The employers worry that our decision will sweep beyond Title VII to other federal or state laws that prohibit sex discrimination. And, under Title VII itself, they say sex-segregated bathrooms, locker rooms, and dress codes will prove unsustainable after our decision today. 

But none of these other laws are before us; we have not had the benefit of adversarial testing about the meaning of their terms, and we do not prejudge any such question today.

Under Title VII, too, we do not purport to address bathrooms, locker rooms, or anything else of the kind. The only question before us is whether an employer who fires someone simply for being homosexual or transgender has discharged or otherwise discriminated against that individual ‘because of such individual’s sex.’

The recent guidance issued by the Department of Education’s Office for Civil Rights makes clear that at least until a change in administration or the Supreme Court’s review of the issue, Title IX’s prohibition on sex discrimination in educational institutions that receive federal funding will be interpreted to mean discrimination on the basis of sexual orientation and gender identity, too.
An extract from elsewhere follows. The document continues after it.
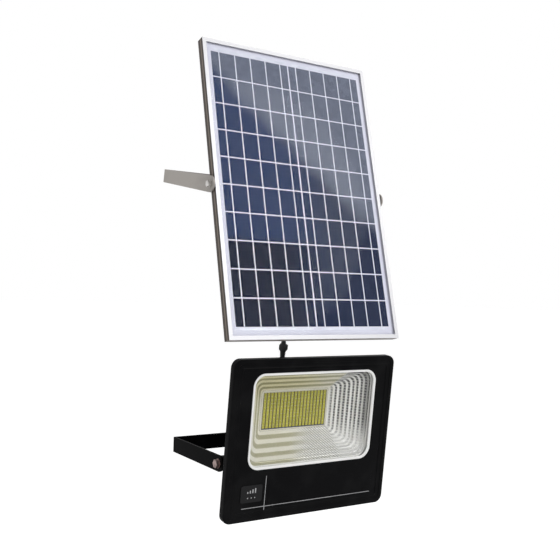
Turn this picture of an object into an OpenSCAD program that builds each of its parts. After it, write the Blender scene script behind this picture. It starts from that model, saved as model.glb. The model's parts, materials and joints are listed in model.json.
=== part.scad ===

However, both the president’s January executive order and the Department of Education’s recent guidance remain silent on potential enforcement actions the agency might take against institutions that don’t comply. Schools should anticipate future guidance from the Education Department on how to comply with its new Title IX interpretation—and what the consequences of noncompliance might be.

While religious schools will continue to enjoy a religious exemption granted to them by the implementing regulations of Title IX, that, too is currently being challenged in court, with a class of students at religious institutions claiming that Title IX’s religious exemption is unconstitutional as a violation of their right to equal protection.